The Application of Combined Momentum – Blade Element Theory for Aerodynamics Analysis Helicopter Rotor Blade in the Forward Flight

Abstract

Present work introduced the aerodynamics analysis of rotor blade helicopter in forward flight. The analysis used a combination between a Momentum Theory and The Blade Element Theory. Here the inflow ratio was assumed a uniform over the disk plane and it was predicted by using the momentum Theory. As the inflow ratio is available, then by using the Blade element theory, the aerodynamics loading along the blade span of the rotor are computed, which finally the thrust coefficient CT can be obtained. For a given a rotor blade configuration and flight condition, the Thrust coefficient CT is unknown, while the momentum theory required this value to be known in predicting the inflow ratio. As result an iteration process is required in implementing those two combined approaches.

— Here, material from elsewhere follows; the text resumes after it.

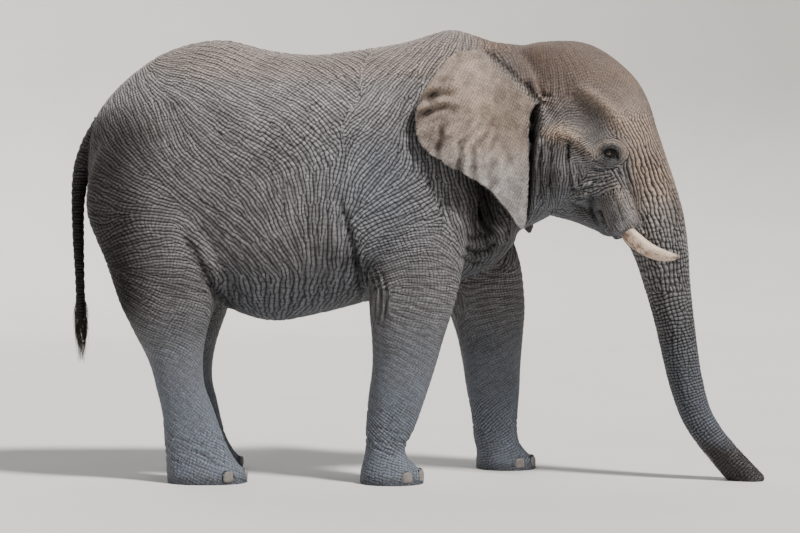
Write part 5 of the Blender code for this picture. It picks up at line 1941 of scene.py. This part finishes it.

For the assessment purposes, four test cases had been studied. The difference between one case to other case had been selected in term: 1) twist distribution, 2) the presence of coning angle and 3) the required aerodynamics characteristics. The result showed that the combination of Momentum Theory and The blade element theory could provide a fast solution in predicting the aerodynamics performance of rotor blade helicopter. However a comparison result with the experiment result was required in order to asses the degree of accuracy of this approach. This was suggested as future work.